• Work required: Find the lines holding the string "caption" in the data, then copy all of them.

## BEGIN Data lines

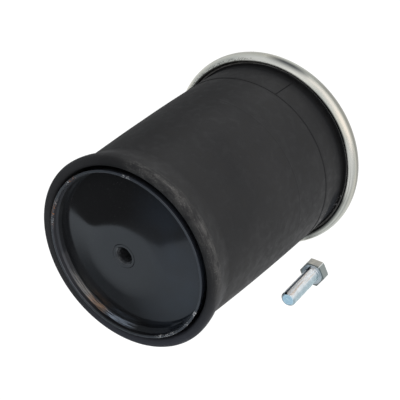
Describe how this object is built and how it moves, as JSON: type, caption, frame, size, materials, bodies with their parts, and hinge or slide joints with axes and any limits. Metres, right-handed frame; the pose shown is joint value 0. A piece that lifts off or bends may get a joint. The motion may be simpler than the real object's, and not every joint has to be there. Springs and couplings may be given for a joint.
{
  "type": "air suspension spring",
  "caption": "Rolling lobe air spring: rubber sleeve between a crimped steel bead plate and a dished black piston with a threaded centre, standing closed beside its loose hex bolt.",
  "frame": {"origin": "middle of the bead plate's flat mounting face", "axes": "+Z along the spring's axis, from the bead plate to the piston; +X through the two mounting nuts; +Y through the air inlet"},
  "size_m": [0.2769, 0.2284, 0.27],
  "materials": {
    "zinc_plate": "satin zinc plate",
    "zinc_fastener": "bright blue zinc plate",
    "core_wire": "brass coated bead wire",
    "rubber": "matte moulded",
    "liner_rubber": "smooth",
    "cord_ply": "rubberised nylon cord",
    "black_paint": "gloss black dip paint",
    "dark_steel": "black"
  },
  "bodies": {
    "plate": {"bead_plate": "zinc_plate", "mounting_nuts": "zinc_fastener", "air_inlet": "zinc_fastener", "upper_bead_core": "core_wire", "upper_bead": "rubber", "chafer_strip": "rubber", "sleeve_cover": "rubber", "sleeve_cords": "cord_ply", "sleeve_liner": "liner_rubber", "piston_bolt": "zinc_fastener"},
    "lobe": {"lobe_cover": "rubber", "lobe_cords": "cord_ply", "lobe_liner": "liner_rubber"},
    "piston": {"inner_cover": "rubber", "inner_cords": "cord_ply", "inner_liner": "liner_rubber", "lower_bead": "rubber", "lower_bead_core": "core_wire", "bead_clamp": "zinc_plate", "piston_shell": "black_paint", "piston_base": "black_paint", "base_boss": "dark_steel", "centre_tube": "dark_steel", "bumper": "liner_rubber", "bumper_screw": "zinc_fastener", "bumper_washer": "zinc_fastener", "bumper_nut": "zinc_fastener"}
  },
  "joints": [
    {"name": "piston_stroke", "type": "slide", "parent": "plate", "child": "piston", "axis": [0, 0, 1], "range_m": [0, 0.18], "deforming": ["inner_cover", "inner_cords", "inner_liner"]},
    {"name": "lobe_roll", "type": "slide", "parent": "plate", "child": "lobe", "axis": [0, 0, 1], "range_m": [0, 0.09], "deforming": ["sleeve_cover", "sleeve_cords", "sleeve_liner"]}
  ],
  "couplings": [
    {"joint": "lobe_roll", "follows": "piston_stroke", "ratio": 0.5}
  ]
}
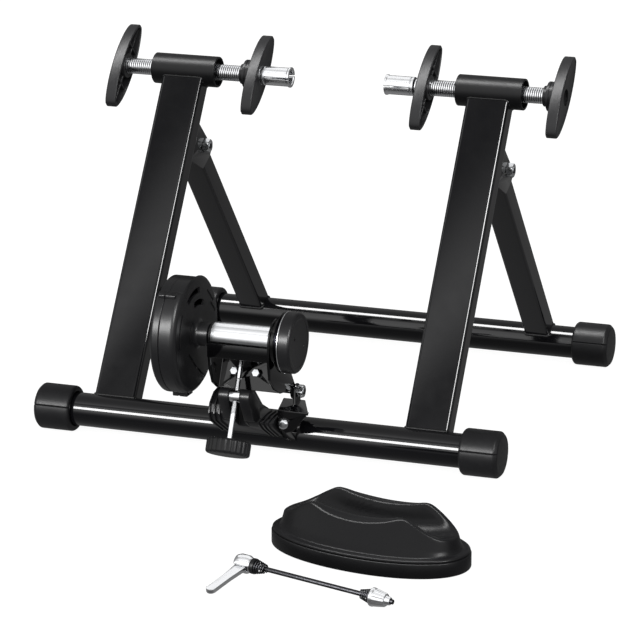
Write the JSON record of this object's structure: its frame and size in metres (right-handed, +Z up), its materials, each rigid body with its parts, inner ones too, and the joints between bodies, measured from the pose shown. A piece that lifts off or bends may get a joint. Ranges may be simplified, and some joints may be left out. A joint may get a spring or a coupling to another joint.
{
  "type": "turbo trainer",
  "caption": "Folding wheel-on turbo trainer: A-frame with screw clamps on the axle line, magnetic roller unit pressed to the tyre, riser block and skewer",
  "frame": {"origin": "middle of the footprint, on the floor; the riser block and the skewer count in the footprint", "axes": "+X the rider's right along the axle line, +Y the way the bicycle faces, +Z up"},
  "size_m": [0.6024, 0.9246, 0.4177],
  "materials": {
    "gloss_black_paint": "high gloss black powder coat",
    "black_sheet_steel": "semi-gloss black",
    "satin_black_plastic": "fine grained satin",
    "gloss_black_plastic": "moulded, semi-gloss",
    "black_rubber": "smooth matt rubber",
    "chrome_steel": "bright chrome plate",
    "zinc_steel": "zinc plated",
    "aluminium": "turned"
  },
  "bodies": {
    "main_frame": {"main_cross_tube": "gloss_black_paint", "main_left_foot_cap": "black_rubber", "main_right_foot_cap": "black_rubber", "left_main_leg": "gloss_black_paint", "right_main_leg": "gloss_black_paint", "left_axle_sleeve": "gloss_black_paint", "right_axle_sleeve": "gloss_black_paint", "left_thread_bush": "zinc_steel", "right_thread_bush": "zinc_steel", "left_hinge_bracket": "black_sheet_steel", "right_hinge_bracket": "black_sheet_steel", "left_hinge_bolt": "chrome_steel", "right_hinge_bolt": "chrome_steel", "left_hinge_nut": "chrome_steel", "right_hinge_nut": "chrome_steel", "base_casting": "satin_black_plastic", "pivot_bracket": "black_sheet_steel", "clamp_bolt": "chrome_steel", "pivot_bolt": "chrome_steel", "pivot_nut": "chrome_steel"},
    "fold_frame": {"fold_cross_tube": "gloss_black_paint", "fold_left_foot_cap": "black_rubber", "fold_right_foot_cap": "black_rubber", "left_fold_leg": "gloss_black_paint", "right_fold_leg": "gloss_black_paint"},
    "left_cup": {"left_axle_cup": "chrome_steel"},
    "left_screw": {"left_threaded_rod": "chrome_steel", "left_handle_knob": "satin_black_plastic"},
    "left_lock_carrier": {"left_lock_insert": "zinc_steel"},
    "left_lock": {"left_lock_knob": "satin_black_plastic"},
    "right_cup": {"right_axle_cup": "chrome_steel"},
    "right_screw": {"right_threaded_rod": "chrome_steel", "right_handle_knob": "satin_black_plastic"},
    "right_lock_carrier": {"right_lock_insert": "zinc_steel"},
    "right_lock": {"right_lock_knob": "satin_black_plastic"},
    "unit": {"yoke": "black_sheet_steel", "left_web_bolt": "chrome_steel", "right_web_bolt": "chrome_steel", "left_bearing": "zinc_steel", "right_bearing": "zinc_steel", "brake_inner_cover": "gloss_black_plastic", "brake_outer_cover": "gloss_black_plastic"},
    "spinner": {"roller": "chrome_steel", "roller_shaft": "zinc_steel", "flywheel": "chrome_steel", "flywheel_cap": "satin_black_plastic", "brake_rotor": "aluminium"},
    "magnets": {"magnet_plate": "zinc_steel"},
    "trunnion": {"trunnion_nut": "chrome_steel"},
    "pad": {"thrust_pad": "zinc_steel"},
    "adjuster": {"adjuster_rod": "chrome_steel", "adjuster_knob": "satin_black_plastic"},
    "riser_block": {"wheel_riser_block": "gloss_black_plastic"},
    "skewer": {"skewer_rod": "zinc_steel", "skewer_cam_seat": "chrome_steel", "skewer_washer": "black_rubber", "skewer_lever_spring": "zinc_steel"},
    "skewer_handle": {"skewer_lever": "chrome_steel"},
    "skewer_nut_carrier": {"skewer_nut_spring": "zinc_steel"},
    "skewer_nut": {"skewer_cone_nut": "chrome_steel"}
  },
  "joints": [
    {"name": "fold", "type": "hinge", "parent": "main_frame", "child": "fold_frame", "pos_m": [-0.02689, 0.22072, 0.2865], "axis": [-1, 0, 0], "range_deg": [0, 70]},
    {"name": "left_cup_slide", "type": "slide", "parent": "main_frame", "child": "left_cup", "axis": [1, 0, 0], "range_m": [-0.02401, 0.03401]},
    {"name": "left_screw_turn", "type": "hinge", "parent": "left_cup", "child": "left_screw", "pos_m": [-0.20311, 0.21872, 0.3756], "axis": [1, 0, 0], "range_deg": [-3456, 4896]},
    {"name": "left_lock_slide", "type": "slide", "parent": "left_screw", "child": "left_lock_carrier", "axis": [-1, 0, 0], "range_m": [0, 0.02401]},
    {"name": "left_lock_turn", "type": "hinge", "parent": "left_lock_carrier", "child": "left_lock", "pos_m": [-0.12311, 0.21872, 0.3756], "axis": [-1, 0, 0], "range_deg": [0, 3456]},
    {"name": "right_cup_slide", "type": "slide", "parent": "main_frame", "child": "right_cup", "axis": [-1, 0, 0], "range_m": [-0.03201, 0.02101]},
    {"name": "right_screw_turn", "type": "hinge", "parent": "right_cup", "child": "right_screw", "pos_m": [0.14689, 0.21872, 0.3756], "axis": [-1, 0, 0], "range_deg": [-4608, 3024]},
    {"name": "right_lock_slide", "type": "slide", "parent": "right_screw", "child": "right_lock_carrier", "axis": [1, 0, 0], "range_m": [0, 0.03201]},
    {"name": "right_lock_turn", "type": "hinge", "parent": "right_lock_carrier", "child": "right_lock", "pos_m": [0.07689, 0.21872, 0.3756], "axis": [1, 0, 0], "range_deg": [0, 4608]},
    {"name": "unit_swing", "type": "hinge", "parent": "main_frame", "child": "unit", "pos_m": [-0.02689, -0.02648, 0.07847], "axis": [-1, 0, 0], "range_deg": [0, 20.01]},
    {"name": "roller_spin", "type": "hinge", "parent": "unit", "child": "spinner", "pos_m": [-0.02689, -0.08228, 0.15017], "axis": [1, 0, 0], "continuous": true},
    {"name": "resistance_turn", "type": "hinge", "parent": "unit", "child": "magnets", "pos_m": [-0.10311, -0.08228, 0.15017], "axis": [1, 0, 0], "range_deg": [0, 45]},
    {"name": "trunnion_tilt", "type": "hinge", "parent": "main_frame", "child": "trunnion", "pos_m": [-0.03469, -0.08828, 0.08497], "axis": [-1, 0, 0], "range_deg": [0, 10.91]},
    {"name": "pad_feed", "type": "slide", "parent": "trunnion", "child": "pad", "axis": [0, 0.4226, 0.9063], "range_m": [0, 0.01971]},
    {"name": "adjuster_turn", "type": "hinge", "parent": "pad", "child": "adjuster", "pos_m": [-0.03469, -0.08828, 0.08497], "axis": [0, 0.4226, 0.9063], "range_deg": [0, 7092]},
    {"name": "block_lift", "type": "slide", "parent": "main_frame", "child": "riser_block", "axis": [0, 0, 1], "range_m": [0, 0.1]},
    {"name": "skewer_lift", "type": "slide", "parent": "main_frame", "child": "skewer", "axis": [0, 0, 1], "range_m": [0, 0.1]},
    {"name": "lever_swing", "type": "hinge", "parent": "skewer", "child": "skewer_handle", "pos_m": [0.09871, -0.40888, 0.017], "axis": [0.002, 0.2495, -0.9684], "range_deg": [0, 180]},
    {"name": "cone_nut_slide", "type": "slide", "parent": "skewer", "child": "skewer_nut_carrier", "axis": [-0.9805, 0.1906, 0.0471], "range_m": [0, 0.02001]},
    {"name": "cone_nut_turn", "type": "hinge", "parent": "skewer_nut_carrier", "child": "skewer_nut", "pos_m": [0.24158, -0.43665, 0.01014], "axis": [-0.9805, 0.1906, 0.0471], "range_deg": [0, 9000]}
  ],
  "couplings": [
    {"joint": "left_cup_slide", "follows": "left_screw_turn", "m_per_rad": 0.00039789},
    {"joint": "left_lock_slide", "follows": "left_lock_turn", "m_per_rad": 0.00039789},
    {"joint": "right_cup_slide", "follows": "right_screw_turn", "m_per_rad": 0.00039789},
    {"joint": "right_lock_slide", "follows": "right_lock_turn", "m_per_rad": 0.00039789},
    {"joint": "unit_swing", "follows": "adjuster_turn", "ratio": 0.0028201},
    {"joint": "trunnion_tilt", "follows": "adjuster_turn", "ratio": 0.0015369},
    {"joint": "pad_feed", "follows": "adjuster_turn", "m_per_rad": 0.00015915},
    {"joint": "cone_nut_slide", "follows": "cone_nut_turn", "m_per_rad": 0.00012732}
  ]
}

## END Data lines

• Problem solution:
Describe how this object is built and how it moves, as JSON: type, caption, frame, size, materials, bodies with their parts, and hinge or slide joints with axes and any limits. Metres, right-handed frame; the pose shown is joint value 0. A piece that lifts off or bends may get a joint. The motion may be simpler than the real object's, and not every joint has to be there. Springs and couplings may be given for a joint.
  "caption": "Rolling lobe air spring: rubber sleeve between a crimped steel bead plate and a dished black piston with a threaded centre, standing closed beside its loose hex bolt.",
  "caption": "Folding wheel-on turbo trainer: A-frame with screw clamps on the axle line, magnetic roller unit pressed to the tyre, riser block and skewer",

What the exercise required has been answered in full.